Living an inspiring life

Yes, that is a bowl full of pomegranate seeds. I scooped them out myself. And of course, when I finished de-seeding this lovely fruit, I took a picture. Because it took a good 20 minutes and I was proud of myself for getting every last seed out of the darn shell.

Your life is your message to the world. Make sure it's inspiring.

I believe this to be true and I so want to heed this advice.

I registered for my second writer's conference this morning - a memoir writer's retreat - in March of 2013. I want to make my dreams of sharing my story a reality and I'm taking concrete steps towards my goal of publishing my memoir. I want to be an inspiration to other young women living with bipolar disorder who are wondering if they'll ever be able to have kids. I'm living proof that it is possible.

Now, let's be real here. I'm not perfect. I most certainly have my moments. Those times when I'm overtired, stressed out from a work deadline, and the kids are arguing over a toy - those are the times when I need help. And I've learned when to ask for it and how to not feel guilty about needing a little time to myself in order to re-charge my batteries. It helps me tremendously and then when I jump back into the action I am that much more prepared to handle anything.

Just like a pomegranate is a tough fruit to de-seed, I think I'm a pretty complicated individual. And yet, I wear my emotions on my sleeve. I'm the type of person who would share my life story with someone I just met, if they wanted to listen. I love meeting new people and making connections; I feel like that is such a huge part of what life is all about. I believe everyone on this Earth has something to share. Me? I want to share my story of how mental illness crept up on me and emerged out of nowhere, shocking the living daylights out of me, my husband, my parents, our siblings and our friends. How I rode a roller coaster of emotions for a year and a half before finally becoming stable and healthy again, only to be thrown on the same haunting ride of my past, landing in the hospital twice more, yet emerging a stronger, more determined and driven version of myself than I was before.

I've decided that I'm going to start carving time out of my schedule to write. An hour a day is what I'm going to start with. Whether it be a blog post, a journal entry, a chapter of my book, or time spent reading other memoirs, I'm writing down goals so that I can measure my progress. I learned a ton in Sanibel (and met a bunch of really extraordinary people) which I want to apply to my writing in order to improve and grow as a writer. Beginning in January I am going to set new goals, specific to my book project, so that I can truly hold myself accountable and make progress every day.
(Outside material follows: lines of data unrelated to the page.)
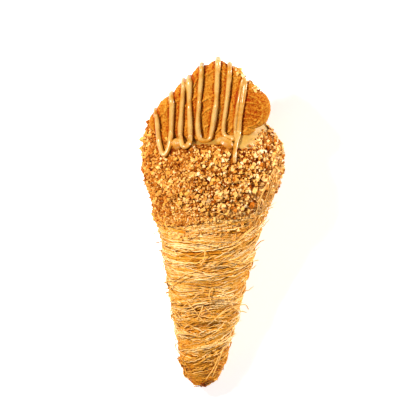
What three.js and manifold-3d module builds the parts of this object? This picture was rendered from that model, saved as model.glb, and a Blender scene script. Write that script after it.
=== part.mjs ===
// A cream horn lying on its side: a cone wound from fine pastry threads and filled with caramel cream, its
// mouth coated with biscuit crumbs, with a scalloped caramelised biscuit stuck in the cream and caramel
// drizzled over it in loops.
//
// Sizes are in millimetres. Every piece is modelled in the horn's own frame: +Y runs along the horn's axis
// from the tip to the mouth, +Z points out of the dressed front and +X to its right. The group at the end
// lays the horn down with its front up, so that it rests on the crumb coat and on the tip.

import * as THREE from "three";
import { ParametricGeometry } from "three/addons/geometries/ParametricGeometry.js";
import { mergeVertices } from "three/addons/utils/BufferGeometryUtils.js";
import Module from "manifold-3d";

const TURN = 2 * Math.PI;
const GAP = 0.3; // clearance between neighbouring pieces

// Pastry cone: its radius grows evenly from a blunt, rounded tip.
const TIP_RADIUS = 7.3;
const CONE_SLOPE = 0.197; // growth of the radius per millimetre of length
const CONE_LENGTH = 100;
const TIP_ROUNDING = 18;
const WALL = 3.5;
const HOLLOW_START = 14; // height above the tip at which the hollow for the cream begins
const WIND_PITCH = 6.2; // from one wound ridge of threads to the next
const WIND_STARTS = 2; // ridges that run side by side, which sets how steeply they climb
const WIND_DEPTH = 0.42;
const WIND_WANDER = 0.35; // share of the pitch by which a ridge wanders up and down
const WIND_LUMPS = 0.25; // height of the uneven lumps between the ridges
const WIND_END = 62; // the ridges fade out here, under the crumbs
const CONE_AROUND = 38;

// Bundles of threads that lie over the wound ridges.
const BUNDLES = 5;
const BUNDLE_RADIUS = 0.6;
const BUNDLE_SIDES = 5;
const BUNDLE_STEP = TURN / 18;
const BUNDLE_SWEEP = [0.28, 0.53]; // share of a turn that a bundle runs round the cone
const BUNDLE_START = [0.62, 1.12]; // share of a turn at which it starts, and 0.75 is the left
const BUNDLE_CLIMB = [1.2, 3.4]; // climb for each radian

// Crumb coat: a bulging band round the mouth with a thin skirt of crumbs below it.
const COAT_MIDDLE = 96; // where the band is widest
const COAT_RADIUS = 28.4;
const COAT_BELOW = 16.5; // from the widest place down to where the band meets the cone
const COAT_ABOVE = 14.5;
const COAT_ROUNDING = 7.2;
const COAT_THICKNESS = 2.0; // over the cream
const LIP_REACH = 0.7; // how far the coat reaches in over the dome's edge
const LIP_HEIGHT = 0.8;
const LIP_RAGGEDNESS = 0.6;
const LIP_CLEARANCE = 0.4;
const MOUTH_LEAN = 1.5; // how far the dome's middle is off to the left
const SKIRT_START = 74;
const SKIRT_END = 84; // above this the skirt's uneven edge has no effect
const SKIRT_RISE = { right: 4.4, front: 2.4 }; // the skirt ends higher at the right and at the front
const SKIRT_RAGGEDNESS = 1.4;
const SKIRT_THICKNESS = 0.9;
const RELIEF = [
  { height: 0.92, size: 2.3 }, // crumbs
  { height: 0.58, size: 5.5 }, // clusters of crumbs
];
const THINNEST_COAT = 0.4;
const COAT_AROUND = 48;

// Large crumbs that stand out of the coat.
const CRUMBS = 40;
const CRUMB_SIZE = [1.2, 2.0]; // radius, smallest and largest
const CRUMB_SINK = 0.05; // share of its radius that a crumb's centre lies below the surface

// Cream: it fills the cone and domes out of the mouth.
const CREAM_BASE = CONE_LENGTH + GAP; // the underside of its overhang on the cone's rim
const CREAM_EDGE = 108.6; // where the shoulder turns into the dome
const CREAM_TOP = 114.5;
const DOME_STEEPNESS = 1.25; // rise for each millimetre of clearance square to the dome near its edge
// The biscuit has pushed the cream up beside its right corner: where, how far and how widely.
const SWELL = { x: 15, z: 15, height: 3.2, spread: 6 };
const CREAM_AROUND = 36;

// Biscuit: a rounded rectangle whose edge is a row of lobes, one centred on each corner.
const SIDES = [
  { lobes: 4, pitch: 9.35 },
  { lobes: 3, pitch: 9.5 },
];
const CORNER_RADIUS = 7.5;
const LOBE_DEPTH = 1.2;
const LOBE_POINTS = 6; // outline points for each lobe
const BISCUIT_THICKNESS = 6;
const BISCUIT_BEVEL = 1.0;
const BISCUIT_SLANT = 46.3; // degrees from +X to its long side
const BISCUIT_LEAN = 6; // degrees that its top leans back
const BISCUIT_CENTRE = new THREE.Vector3(-2.2, 118.0, 12.25);

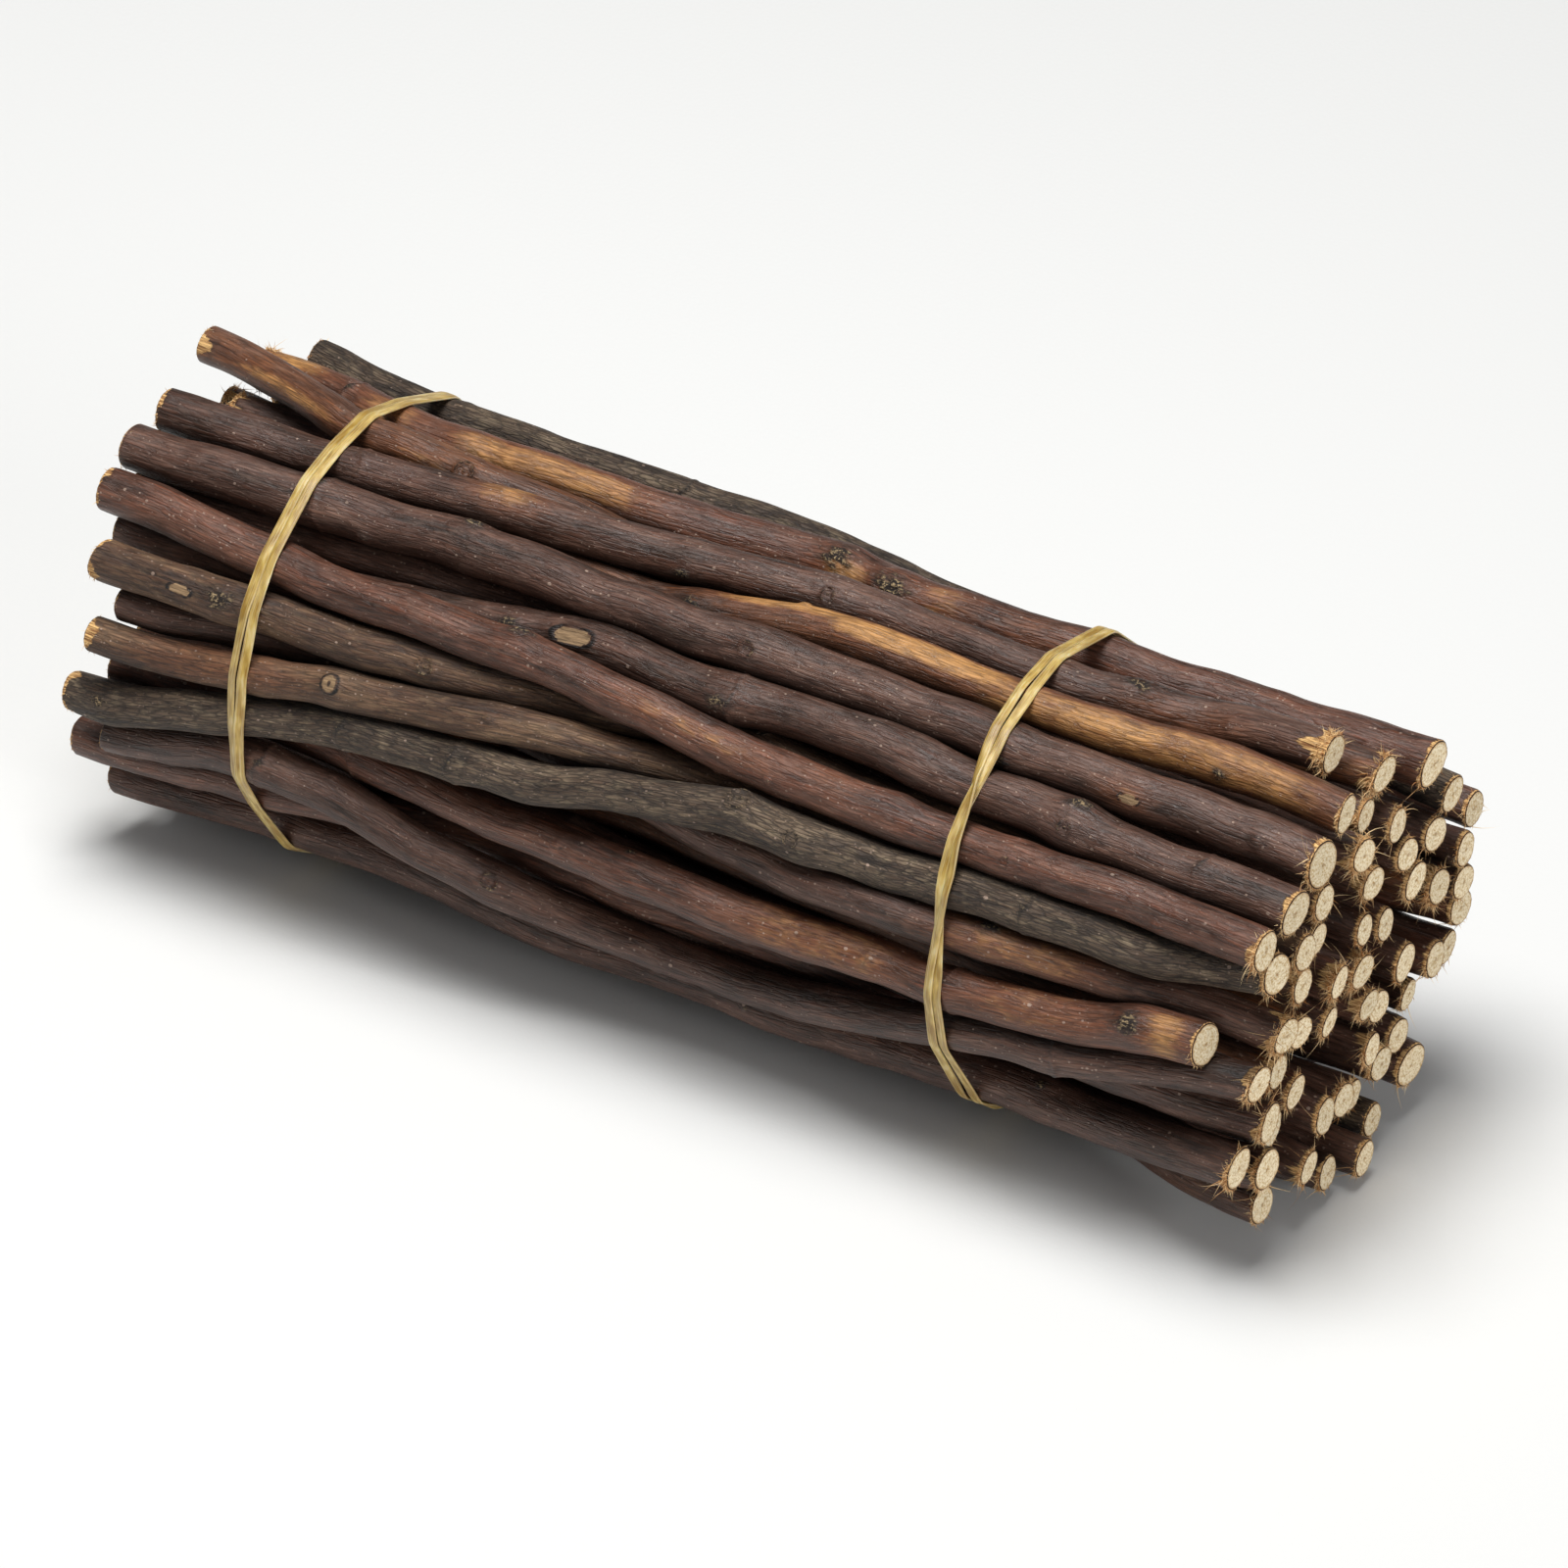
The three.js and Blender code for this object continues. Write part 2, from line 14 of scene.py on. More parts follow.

I can feel my dreams moving closer within my reach. Because if I write words, they turn into sentences; if I write sentences, they turn into paragraphs; if I write paragraphs, they turn into pages; if I write pages they will eventually turn into my book. Just like it took patience and determination to empty the pomegranate of its seeds (have you ever tried to open one of those darn things?? Talk about the fruits of your labor. Sheesh.), I will eventually get all of my thoughts out on paper in a concise, engaging story which will hopefully help to end stigma and educate not only young women living with bipolar disorder, but also their families, friends, doctors, and therapists. Just because someone is living with a mental illness, it doesn't mean they cannot enjoy the good life.

I love my life. I feel incredibly blessed. So glad that Thanksgiving is right around the corner because I have so much to be thankful for.